Stabilization of Heterodiatomic SiC Through Ligand Donation: Theoretical Investigation of SiC(L)₂ (L=NHC^Me, CAAC^Me, PMe₃)

Quantum chemical calculations have been carried out at the BP86/TZ2P+ level for the compounds SiC(L)₂ with L=NHC^Me, CAAC^Me, PMe₃ (NHC=N-heterocyclic carbene, CAAC=cyclic (alkyl)aminocarbene). The optimized geometries exhibit a trans arrangement of the ligands L at SiC with a planar coordination when L=NHC^Me and PMe₃, while a twisted conformation is calculated when L=CAAC^Me.
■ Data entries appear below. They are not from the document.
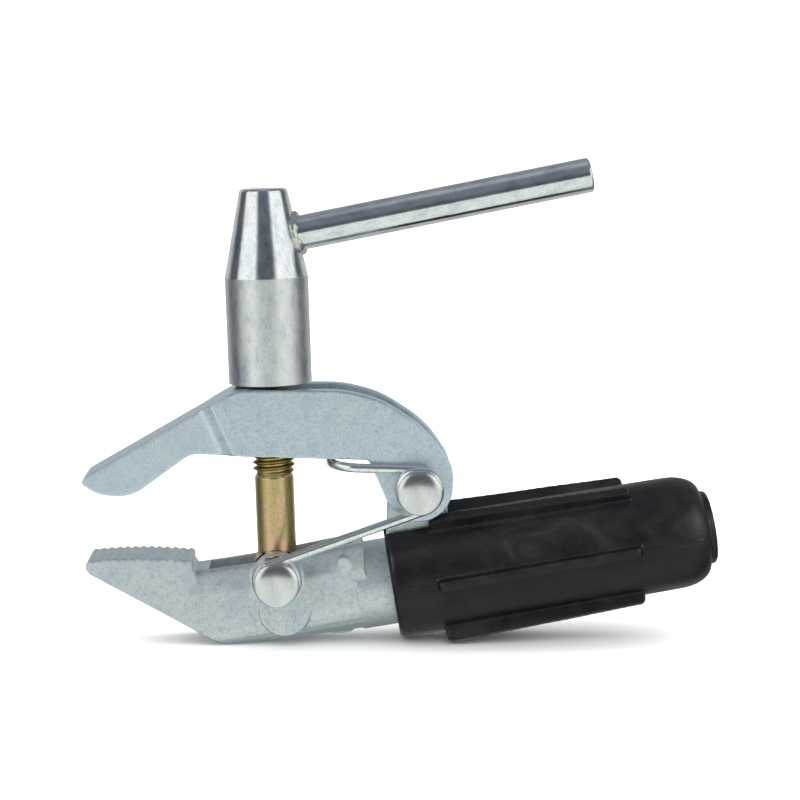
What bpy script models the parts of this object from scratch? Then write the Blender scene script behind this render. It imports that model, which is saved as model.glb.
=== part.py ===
"""Screw-type earth clamp for arc welding.

A cast lower jaw runs back into a cable socket under a rubber sleeve. A forked upper jaw turns on a
rivet through the casting's lug. A lever nut on a swing bolt closes the jaws against a torsion spring.

X runs along the clamp towards the handle, Z is up, and Y = 0 is the plane of symmetry. The origin is
under the middle of the clamp, on the surface that it stands on. Dimensions are in millimetres, and the
builders below turn them into metres.
"""

import math

import bmesh
import bpy
from mathutils import Matrix, Vector

MM = 0.001
GAP = 0.3                                   # clearance between neighbouring pieces

# pivots, as (x, z)
HINGE = (4.1, 45.6)
BOLT_PIVOT = (-36.0, 19.8)
RIVET_RADIUS = 3.75
RIVET_HOLE = 4.1
RIVET_HEAD_RADIUS = 6.45
RIVET_HEAD_HEIGHT = 2.5
NEAR_HEAD = -18.5                           # the underside of both heads on the spring's side

# upper jaw
FORK_INNER = 6.4
FORK_OUTER = 11.2
ARM_HALF_WIDTH = 9.0
EYE_RADIUS_OF_FORK = 9.7

# swing bolt and lever nut; heights are measured along the bolt from its pivot
BOLT_TILT = math.radians(1.75)              # the bolt leans towards the jaw tips
THREAD_RADIUS = 5.95
SHANK_RADIUS = 5.55
THREAD_START = 27.5
BOLT_END = 90.0
EYE_RADIUS = 7.4
NUT_FOOT = 54.4
NUT_SHOULDER = 84.9
NUT_TOP = 109.7
NUT_RADIUS = 11.8
NUT_TOP_RADIUS = 6.7
NUT_BORE = 6.3
NUT_BORE_END = 101.5
RECESS_RADIUS, RECESS_DEPTH = 9.9, 0.85       # the washer's seat in the nut's foot

# lever bar
BAR_RADIUS = 4.95
BAR_RISE = math.radians(11.2)
BAR_FOOT = (-29.5, 116.85)
BAR_LENGTH = 84.4

# tail tube and handle sleeve, measured along the handle's axis
HANDLE_START = (-3.8, 16.65)
HANDLE_RISE = math.radians(9.3)
TUBE_RADIUS = 12.5
SOCKET_RADIUS = 8.5
TUBE_END = 54.0
SLEEVE_FRONT = 0.5
SLEEVE_RADIUS_FRONT = 16.9
SLEEVE_RADIUS_REAR = 16.2
SLEEVE_END = 92.0
COLLAR_RADIUS = 10.6
COLLAR_END = 94.2
CABLE_HOLE = 8.7
RIB_START, RIB_END = 13.5, 71.5
RIB_TIP_FRONT, RIB_TIP_REAR = 21.1, 19.3
RIB_COUNT = 6
NOTCH_HALF_WIDTH = 6.9
NOTCH_REAR = 21.6

# lower jaw
PAD_HALF_WIDTH = 9.0
PAD_FRONT, PAD_REAR = -90.1, -60.1
PAD_TOP = 24.8
PAD_CROWN = 0.8
TOOTH_COUNT = 13
TOOTH_DEPTH = 0.55
TOOTH_CREST = 0.7
SLOT_HALF_WIDTH = 6.4
BOSS_FACE = 11.9                            # the casting's face under the lower rivet's far head
LUG_HALF_WIDTH = 6.0
LUG_RADIUS = 8.3

# spring
WIRE_RADIUS = 1.35
COIL_RADIUS = 5.55
COIL_INNER = 12.8                           # Y of the coil's turn next to the fork
COIL_PITCH = 2.9
BOW_RADIUS = 7.4                            # bend of the upper leg, where it turns under the cheeks
BOW_CORNER = (-13.2, 51.7)

MODEL = bpy.data.collections.new("earth_clamp")
TOOLS = bpy.data.collections.new("cutters")


# ---------------------------------------------------------------- outlines

def arc(centre, radius, start, end, steps=10):
    """Points on an arc about centre, with angles in degrees from +X towards +Z."""
    angles = [math.radians(start + (end - start) * i / steps) for i in range(steps + 1)]
    return [(centre[0] + radius * math.cos(a), centre[1] + radius * math.sin(a)) for a in angles]


def rounded(corners, steps=None):
    """A closed outline whose corners (x, z, radius) are rounded; a corner without a radius stays sharp."""
    outline = []
    for i, corner in enumerate(corners):
        if len(corner) == 2:
            outline.append(corner)
            continue
        here = Vector(corner[:2])
        before = (Vector(corners[i - 1][:2]) - here).normalized()
        after = (Vector(corners[(i + 1) % len(corners)][:2]) - here).normalized()
        half = before.angle(after) / 2
        reach = corner[2] / math.tan(half)
        centre = here + (before + after).normalized() * corner[2] / math.sin(half)
        first = here + before * reach - centre
        turn = first.angle_signed(here + after * reach - centre)
        count = steps or max(2, math.ceil(abs(turn) / math.radians(4)))
        if corner[2] < 3 and not steps:
            count = max(2, count // 3)
        for k in range(count + 1):
            spoke = first.copy()
            spoke.rotate(Matrix.Rotation(-turn * k / count, 2))
            outline.append(tuple(centre + spoke))
    return outline


# ---------------------------------------------------------------- builders

def add(name, mesh, collection=MODEL):
    piece = bpy.data.objects.new(name, mesh)
    collection.objects.link(piece)
    return piece


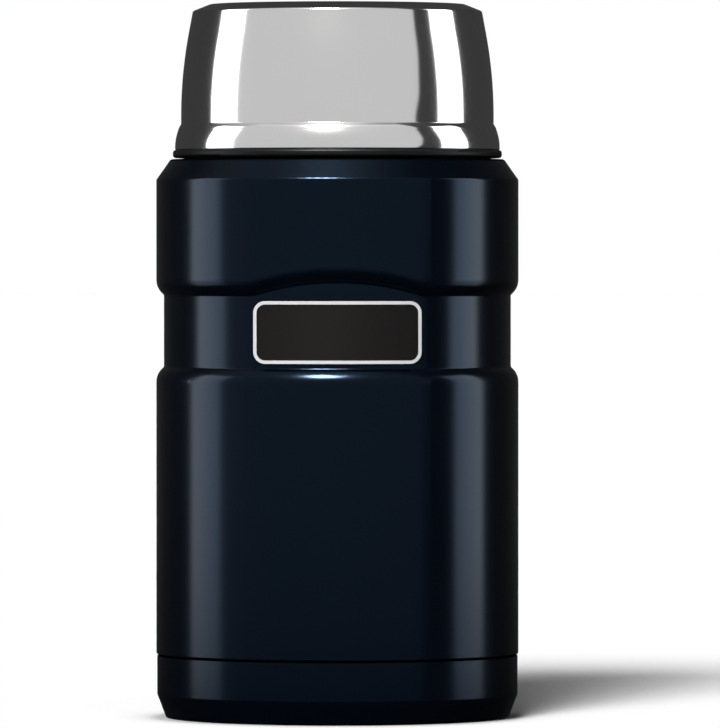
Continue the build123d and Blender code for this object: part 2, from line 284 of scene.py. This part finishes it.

The bending angle L-Si-C is significantly more acute than the angle L-C-Si. Both angles become wider with the trend PMe₃<NHC^Me<CAAC^Me. The latter trend is also found for the bond dissociation energies of the reaction SiC(L)₂→SiC+2L, which have absolute values between D_e=98-163kcalmol^-1. Calculations suggest that the compounds SiC(L)₂ have a very large first and second proton affinity, which takes place at the central carbon and silicon atoms, respectively. Energy decomposition analyses indicate that the best description of the bonding situation in SiC(L)₂ features a cumulenic carbon-carbon bond and a dative carbon-silicon bond L=C=Si←L at the center.